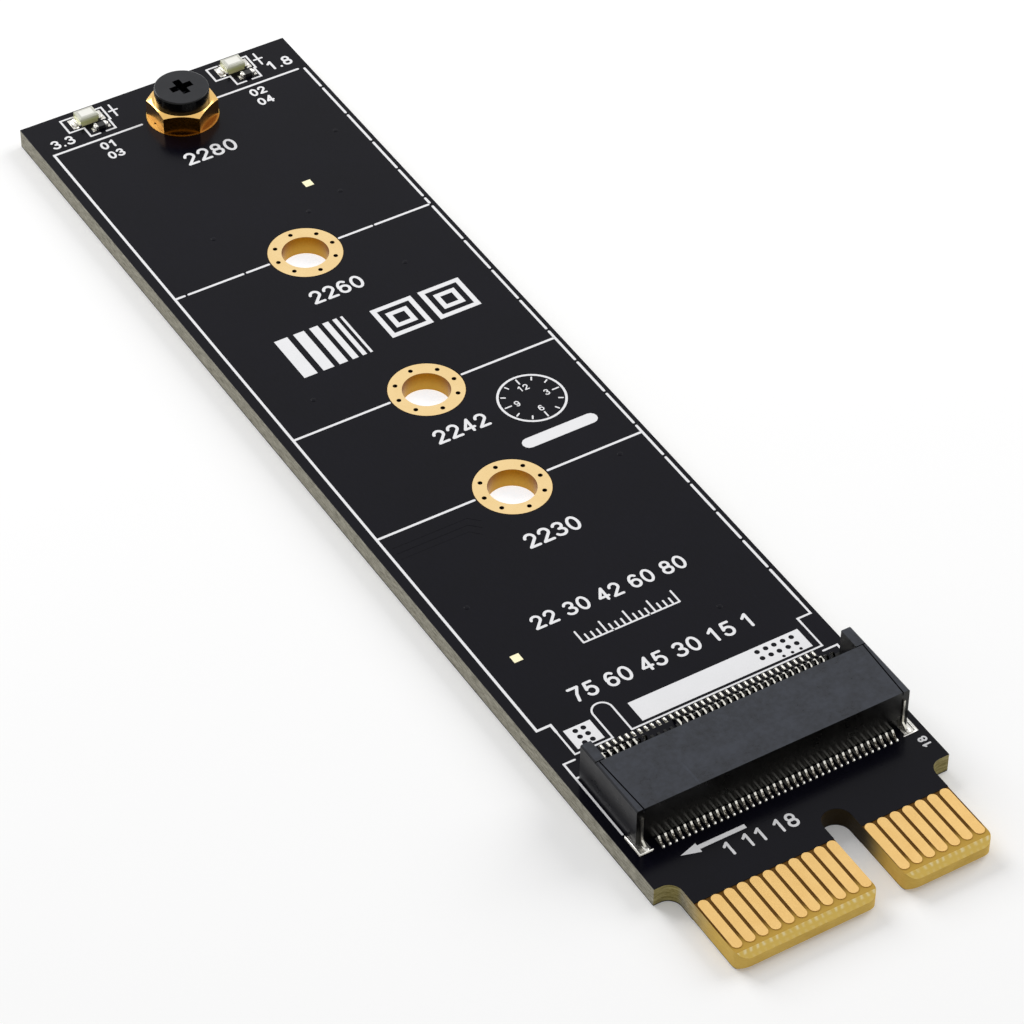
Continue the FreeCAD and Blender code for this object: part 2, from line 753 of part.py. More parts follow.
def block(label, left, right, line, width, lift, height, chamfer=None):
    """A rectangular piece on the card, given its two ends and its middle line."""
    body = new_body(label)
    plan = Plan(body, lift)
    plan.rectangle(left, right, f"{line} - {width} / 2", f"{line} + {width} / 2")
    plan.pad(height)
    if chamfer:
        top = value(f"{lift} + {height}")
        dress(body, "Chamfer", lambda edge, spot: abs(spot.z - top) < 1e-4, chamfer)
    return keep(body, label)


def end_caps(label, middle, line, length, width, lift, height, cap):
    """The two metal ends of a chip."""
    body = new_body(label)
    plan = Plan(body, lift)
    for sense in (-1, 1):
        outer, inner = f"{middle} + {sense} * {length} / 2", f"{middle} + {sense} * ({length} / 2 - {cap})"
        left, right = (outer, inner) if sense < 0 else (inner, outer)
        plan.rectangle(left, right, f"{line} - {width} / 2", f"{line} + {width} / 2")
    plan.pad(height)
    return keep(body, label)


def lamp(side):
    middle = f"lamp_{side}"
    body_half = "(lamp_length / 2 - lamp_terminal)"
    block(f"lamp_{side}_base", f"{middle} - {body_half}", f"{middle} + {body_half}", "lamp_line",
          "lamp_width", "card_top", "lamp_base_height")
    end_caps(f"lamp_{side}_terminals", middle, "lamp_line", "lamp_length", "lamp_width", "card_top",
             "lamp_base_height", "lamp_terminal")
    block(f"lamp_{side}_lens", f"{middle} - lens_length / 2", f"{middle} + lens_length / 2", "lamp_line",
          "lamp_width", "card_top + lamp_base_height", "lens_height", chamfer="lens_chamfer")


def resistor(side):
    middle = f"lamp_{side} + resistor_shift"
    half = "(resistor_length / 2 - resistor_terminal)"
    block(f"resistor_{side}_body", f"{middle} - {half}", f"{middle} + {half}", "resistor_line",
          "resistor_width", "card_top", "resistor_height")
    end_caps(f"resistor_{side}_terminals", middle, "resistor_line", "resistor_length", "resistor_width",
             "card_top", "resistor_height + resistor_cap", "resistor_terminal")


laminate()
mask("solder_mask_top", "card_top - film_thickness", has_parts=True)
mask("solder_mask_bottom", "0", has_parts=False)
edge_contacts("edge_contacts_top", "card_top - film_thickness")
edge_contacts("edge_contacts_bottom", "0")
for seat_name in [name for name in SIZES if name.startswith("seat_")]:
    hole_plating(seat_name)
flat_pads("position_marks", board_marks())
flat_pads("component_pads", small_pads())
pad_rows()
upper = upper_contacts()
lower = lower_contacts()
socket_housing(housing_blank(), upper, lower)
board_lock("left")
board_lock("right")
standoff()
module_screw()
for end in ("left", "right"):
    lamp(end)
    resistor(end)
doc.recompute()

for thing in doc.Objects:
    if {"Invalid", "Error"} & set(thing.State):
        raise ValueError(f"{thing.Label} failed: {thing.State}")
os.makedirs("parts", exist_ok=True)
for piece in PARTS:
    if piece.Shape.isNull() or not piece.Shape.isValid():
        raise ValueError(f"{piece.Label} has no valid shape")
for piece in PARTS:
    piece.Shape.exportStep(f"parts/{piece.Label}.step")
    box = piece.Shape.BoundBox
    print(f"{piece.Label}: {len(piece.Shape.Solids)} solids, {piece.Shape.Volume:.3f} mm3,"
          f" z {box.ZMin:.3f} to {box.ZMax:.3f}")
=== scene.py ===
import math

import bmesh
import bpy
from mathutils import Matrix, Vector

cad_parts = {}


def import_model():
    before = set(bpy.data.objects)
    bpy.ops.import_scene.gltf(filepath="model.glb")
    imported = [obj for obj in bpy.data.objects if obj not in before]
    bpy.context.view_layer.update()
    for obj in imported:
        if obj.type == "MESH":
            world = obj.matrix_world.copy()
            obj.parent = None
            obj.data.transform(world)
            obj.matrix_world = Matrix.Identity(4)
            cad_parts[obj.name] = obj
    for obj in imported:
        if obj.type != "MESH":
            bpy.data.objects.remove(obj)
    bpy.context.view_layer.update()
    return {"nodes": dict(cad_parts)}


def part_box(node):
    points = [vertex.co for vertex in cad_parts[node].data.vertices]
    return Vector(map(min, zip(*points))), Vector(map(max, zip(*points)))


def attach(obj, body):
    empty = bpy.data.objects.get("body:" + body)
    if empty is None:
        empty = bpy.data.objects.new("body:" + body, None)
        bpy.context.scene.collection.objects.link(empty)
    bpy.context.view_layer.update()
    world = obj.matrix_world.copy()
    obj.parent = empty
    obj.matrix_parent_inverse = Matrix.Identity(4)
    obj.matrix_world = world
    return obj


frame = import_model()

MM = 0.001

nodes = frame["nodes"]

# Places are in millimetres: across from the line of fixing holes, along from the line where a
# module's edge stops, and up from the card's upper face.
SHORTEST_MODULE = 30.0      # from its stopped edge to its fixing hole
TAB_LENGTH = 7.75           # from the card's end to its shoulders
CONTACTS_TO_NOTCH = 11.87   # from the contacts' left edge to the middle of the key notch

hole_low, hole_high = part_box("hole_plating_2230")
first_hole = (hole_low + hole_high) / 2 / MM
upper_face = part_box("solder_mask_top")[1].z / MM
ORIGIN = Vector((first_hole.x, first_hole.y - SHORTEST_MODULE, upper_face))


def place(across, along, height=0.0):
    """A place's point in the frame, in metres."""
    return (Vector((across, along, height)) + ORIGIN) * MM


def corners(node):
    """The places of a node's lowest and highest corners."""
    return [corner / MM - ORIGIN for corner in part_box(node)]


def middle(node):
    """The place in the middle of a node."""
    low, high = corners(node)
    return (low + high) / 2


CARD_END = corners("laminate")[0].y
SHOULDERS = CARD_END + TAB_LENGTH
NOTCH = corners("edge_contacts_top")[0].x + CONTACTS_TO_NOTCH


# ---------------------------------------------------------------- finishes

class Wire:
    """A shader output that takes part in sums."""

    def __init__(self, nodes, socket):
        self.nodes = nodes
        self.socket = socket

    def __add__(self, other):
        return self.nodes.maths("ADD", self, other)

    __radd__ = __add__

    def __sub__(self, other):
        return self.nodes.maths("SUBTRACT", self, other)

    def __rsub__(self, other):
        return self.nodes.maths("SUBTRACT", other, self)

    def __mul__(self, other):
        return self.nodes.maths("MULTIPLY", self, other)

    def __truediv__(self, other):
        return self.nodes.maths("DIVIDE", self, other)

    def __pow__(self, other):
        return self.nodes.maths("POWER", self, other)

    def __abs__(self):
        return self.nodes.maths("ABSOLUTE", self)


class Nodes:
    """A node tree that is built up from sums."""

    def __init__(self, tree):
        self.tree = tree

    def kept(self, kind):
        """The node of a kind that a new tree comes with."""
        return next(node for node in self.tree.nodes if node.type == kind)

    def feed(self, socket, value):
        """Give a socket a value or a link."""
        if isinstance(value, Wire):
            self.tree.links.new(value.socket, socket)
        else:
            socket.default_value = value

    def node(self, kind, settings, *values, out=0, **named):
        """Add a node: its settings first, then its sockets' values or links.  None skips a socket."""
        node = self.tree.nodes.new(kind)
        for name, setting in settings.items():
            setattr(node, name, setting)
        for number, value in enumerate(values):
            if value is not None:
                self.feed(node.inputs[number], value)
        for name, value in named.items():
            self.feed(node.inputs[name.replace("_", " ")], value)
        return Wire(self, node.outputs[out])

    def maths(self, operation, *terms):
        return self.node("ShaderNodeMath", {"operation": operation}, *terms)

    def mix(self, share, first, second):
        """Two colours mixed by a share."""
        # the sockets for colours come after the share's own and five for numbers and vectors
        skipped = [None] * 5
        return self.node("ShaderNodeMix", {"data_type": "RGBA"}, share, *skipped, first, second, out=2)

    def over(self, value, low, high):
        """0 below low, 1 above high, and a smooth rise between."""
        settings = {"interpolation_type": "SMOOTHSTEP"}
        return self.node("ShaderNodeMapRange", settings, value, low, high, 0.0, 1.0)

    def under(self, value, low, high):
        """1 below low, 0 above high, and a smooth fall between."""
        return 1 - self.over(value, low, high)

    def within(self, value, rise, fall):
        """1 from the end of the rise to the start of the fall, and 0 outside both."""
        return self.over(value, *rise) * self.under(value, *fall)

    def seen(self):
        """1 where the camera sees the surface, straight or in metal and glass, and 0 for its light."""
        straight, mirrored, through = (self.node("ShaderNodeLightPath", {}, out=f"Is {kind} Ray")
                                       for kind in ("Camera", "Glossy", "Transmission"))
        return self.maths("MAXIMUM", straight, self.maths("MAXIMUM", mirrored, through))


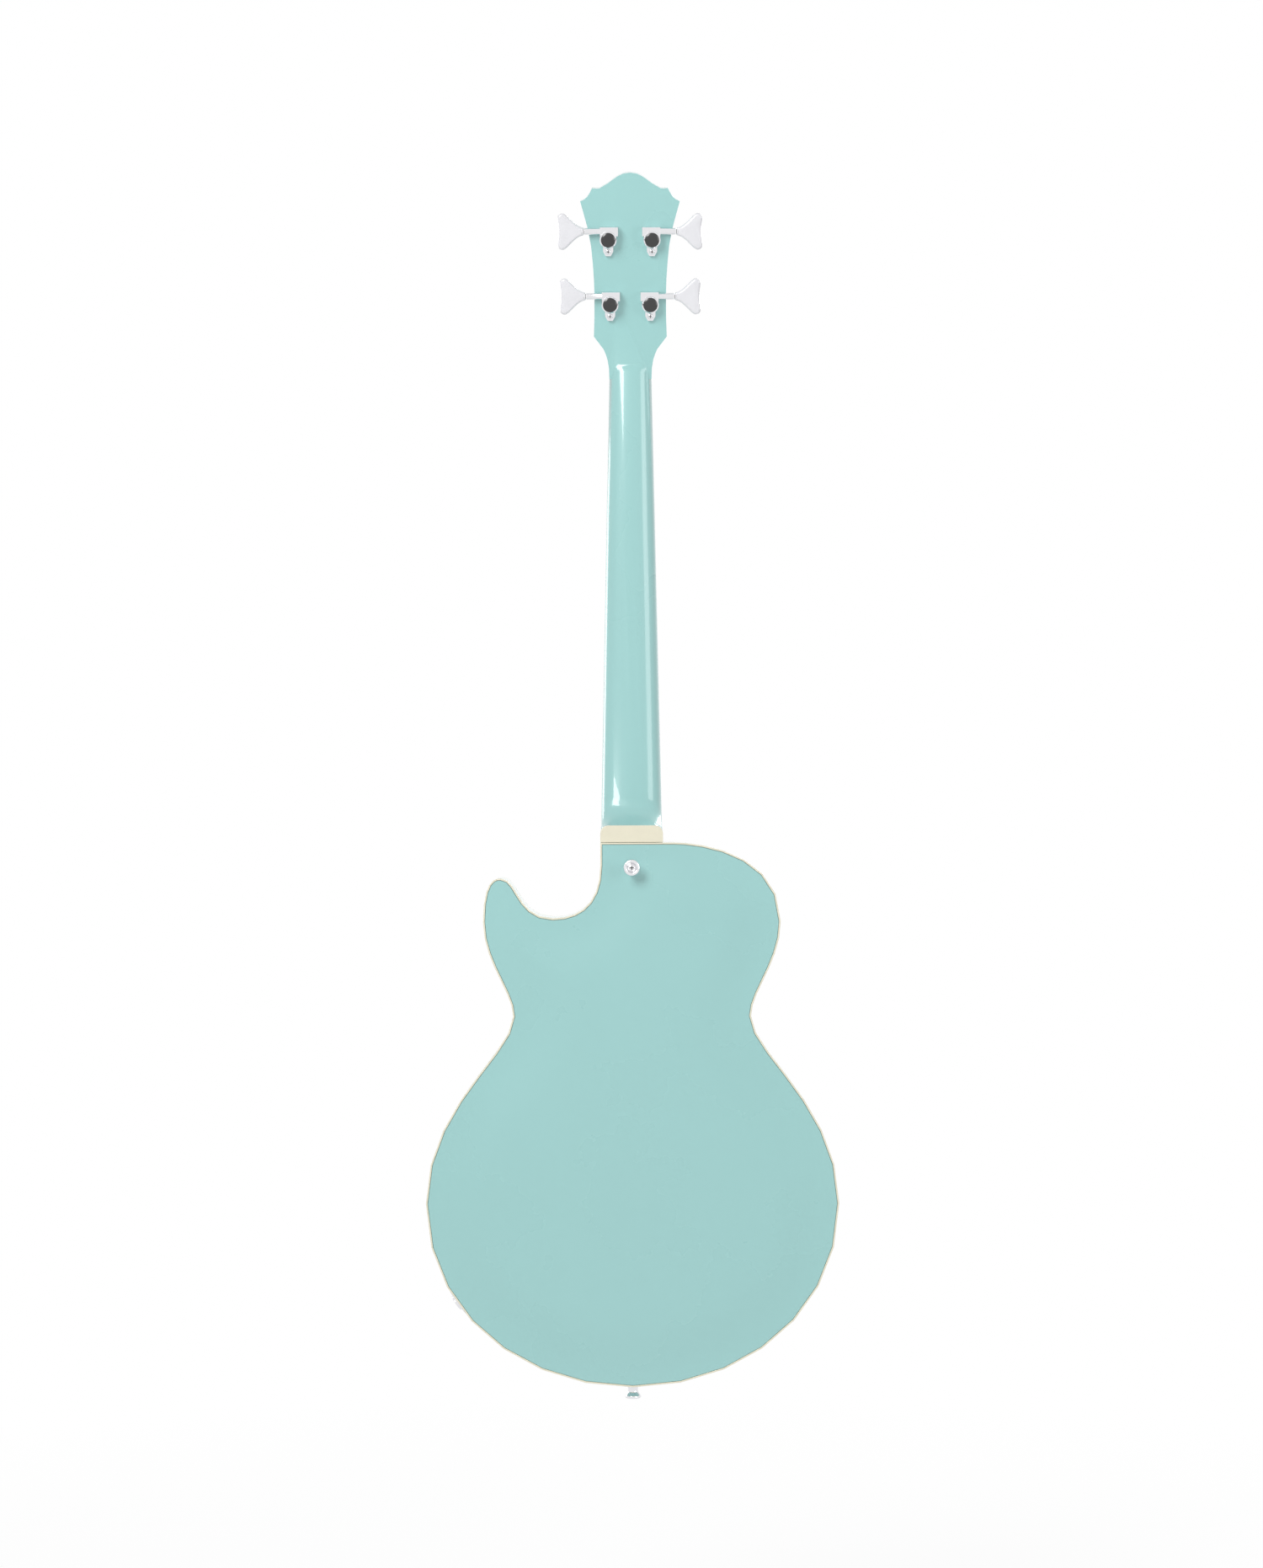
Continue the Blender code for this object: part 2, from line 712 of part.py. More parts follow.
def f_hole_cutters(side):
    """The stem and the two eyes of one sound hole."""
    half = F_HOLE_HALF_LENGTH
    hook = F_HOLE_HOOK_X
    eye_z = half - F_HOLE_EYE_DROP
    line = [
        (-hook, eye_z), (-hook * 0.92, half * 0.92), (-hook * 0.45, half), (-hook * 0.05, half * 0.88),
        (0.0, half * 0.62), (0.0, 0.0),
    ]
    line += [(-x, -z) for x, z in reversed(line[:-1])]
    path = smooth_path([(x, 0.0, z) for x, z in line], 2)
    left, right = [], []
    for i, point in enumerate(path):
        before = path[max(i - 1, 0)]
        after = path[min(i + 1, len(path) - 1)]
        along = (after - before).normalized()
        share = math.sin(math.pi * i / (len(path) - 1))
        half_width = (F_HOLE_TIP_WIDTH + (F_HOLE_STEM_WIDTH - F_HOLE_TIP_WIDTH) * share) / 2
        across = Vector((along.z, 0.0, -along.x)) * half_width
        left.append(point - across)
        right.append(point + across)
    centre_x = side * F_HOLE_X
    centre_z = BODY_BOTTOM + F_HOLE_HEIGHT
    ring = [(centre_x + side * p.x, centre_z + p.z) for p in [*left, *reversed(right)]]
    label = "treble" if side > 0 else "bass"
    front = TOP_SURFACE_Y - PLATE_THICKNESS
    cutters = [prism(f"f_hole_{label}", ring, front, 0.0)]
    for end in (-1, 1):
        cutters.append(turned(
            f"f_hole_{label}_eye_{end}",
            [(F_HOLE_EYE_RADIUS, front), (F_HOLE_EYE_RADIUS, 0.0)],
            segments=12,
            at=(centre_x - side * end * hook, 0.0, centre_z + end * eye_z),
        ))
    return cutters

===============

From the listing above, copy out each line where the word "Blender" appears.

Continue the FreeCAD and Blender code for this object: part 2, from line 753 of part.py. More parts follow.
Continue the Blender code for this object: part 2, from line 712 of part.py. More parts follow.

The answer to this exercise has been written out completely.